> _SHORT TASK_: Wherever the string "FreeCAD" appears, copy the whole line.

> _DATA EXCERPT_:
+ + + + + + +
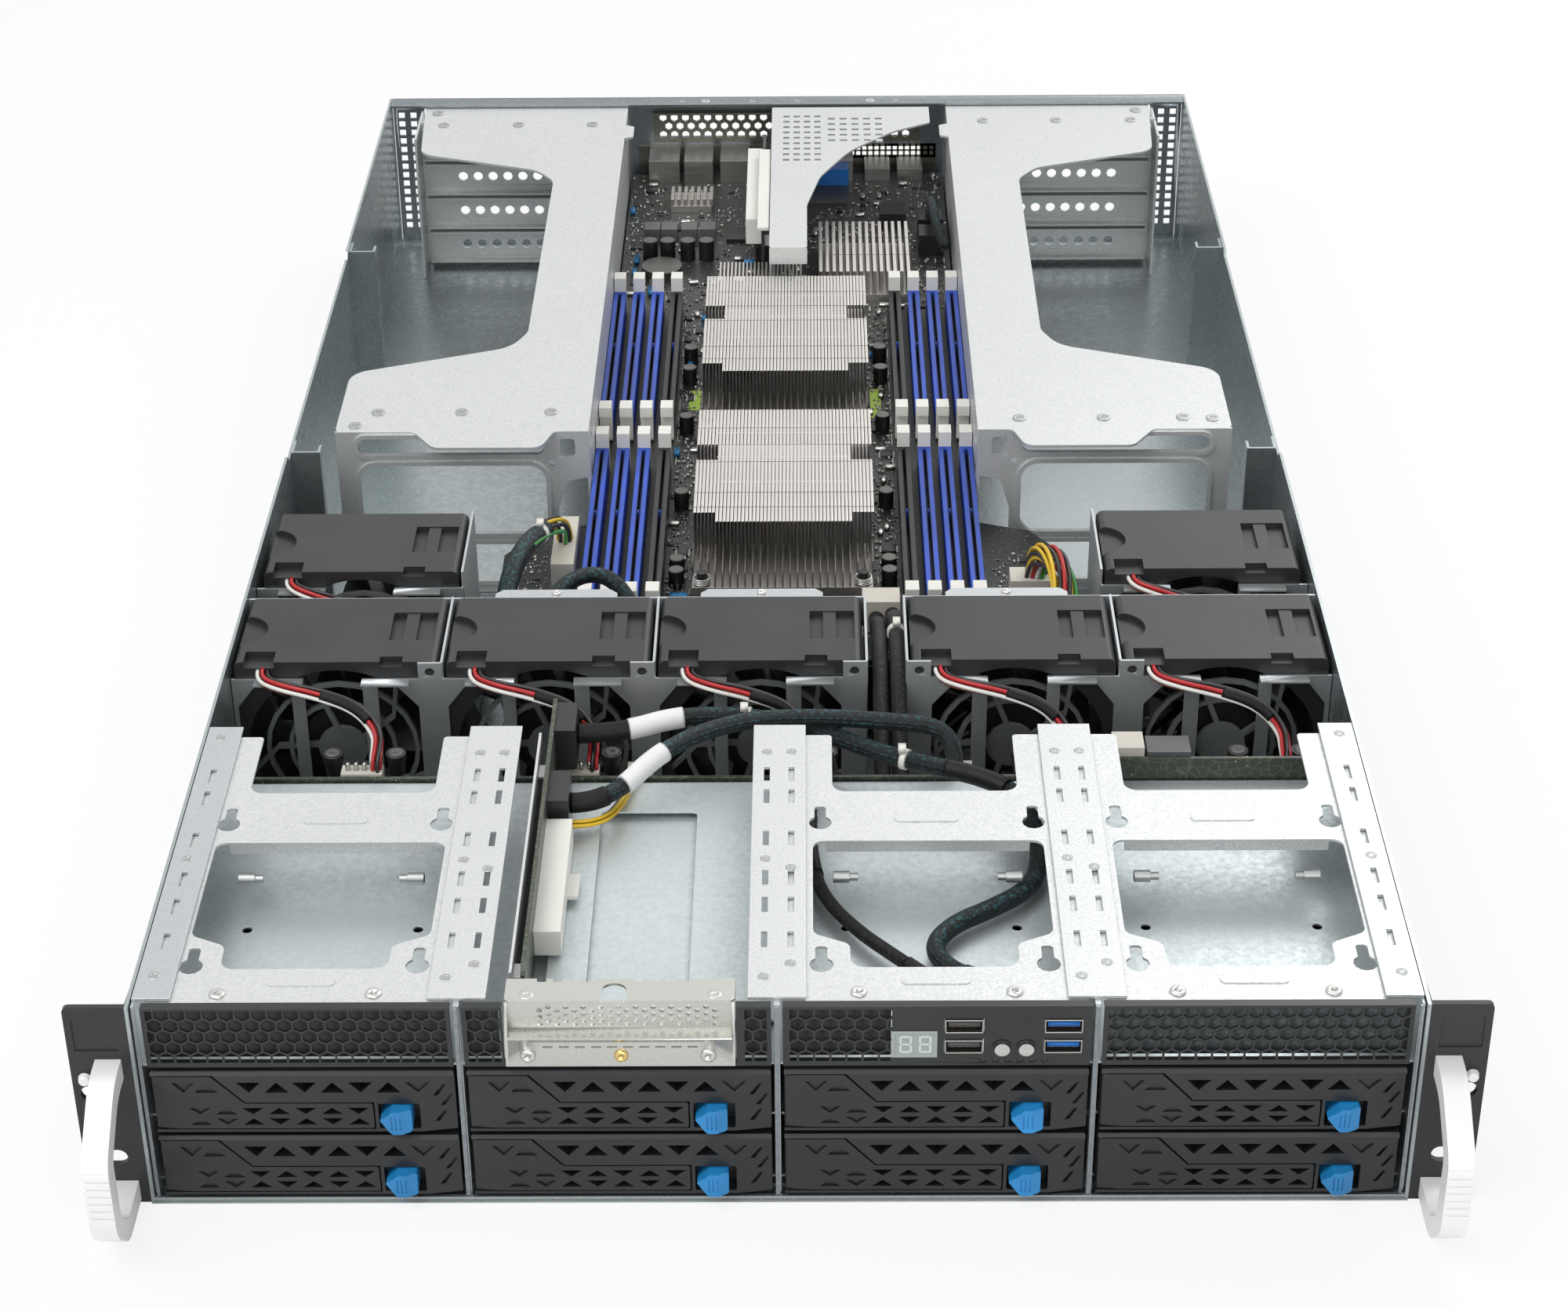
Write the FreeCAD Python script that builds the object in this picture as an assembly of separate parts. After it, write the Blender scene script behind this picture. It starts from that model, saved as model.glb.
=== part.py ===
import FreeCAD, Part
import math
import os
from FreeCAD import Vector

# A 2u rack server with its lid off: front drive cage, fan wall, main board, two card cages.
# X runs across, Y from the front face (Y = 0) to the rear, Z up from the underside. All in mm.

# Driving dimensions of the case
CASE_W = 440.0
CASE_D = 800.0
CASE_H = 87.0
SHEET = 1.2
THIN = 1.0
CLEAR = 0.3
HANDLE_REACH = 36.0
ORIGIN_Y = (CASE_D - HANDLE_REACH) / 2.0

# Rack ears and handles
EAR_REACH = 21.3
HOLE_INSET = 8.75
RACK_W = CASE_W + 2 * EAR_REACH
RACK_HOLE_PITCH = RACK_W - 2 * HOLE_INSET
RACK_HOLE_Z = (21.3, 49.875)
RACK_SLOT_L = 13.0
RACK_SLOT_R = 3.3
EAR_T = 2.2
EAR_FLANGE_D = 55.0
HANDLE_T = 8.4
HANDLE_W = 9.0
HANDLE_TOP = 65.0

# Drive bays
COLUMNS = 4
BAY_PITCH = (CASE_W - 6.4) / COLUMNS
TRAY_GAP = 4.4
TRAY_W = BAY_PITCH - TRAY_GAP
TRAY_H = 26.3
TRAY_D = 166.0
ROW_Z = (4.0, 32.5)
BEZEL_T = 6.0
LEVER_T = 4.4
HINGE_R = 2.2
PIN_R = 1.0
PIN_CLEAR = 0.06
LATCH_TRAVEL = 2.3
RECESS = 0.8
FACET_D = 1.9
CAGE_D = 171.0
SHELF_Z = 59.5
PANEL_Z = 61.2
RAIL_W = 9.9
TIP_GAP = 28.0
PLATE_Z = 62.6

# Vent pattern
HEX_PITCH = 5.5
HEX_WEB = 0.75
HEX_LEAST = 2.0
VENT_PITCH = 5.1
VENT_HOLE = 3.4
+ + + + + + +
> _TASK RESULT_:
Write the FreeCAD Python script that builds the object in this picture as an assembly of separate parts. After it, write the Blender scene script behind this picture. It starts from that model, saved as model.glb.
import FreeCAD, Part
from FreeCAD import Vector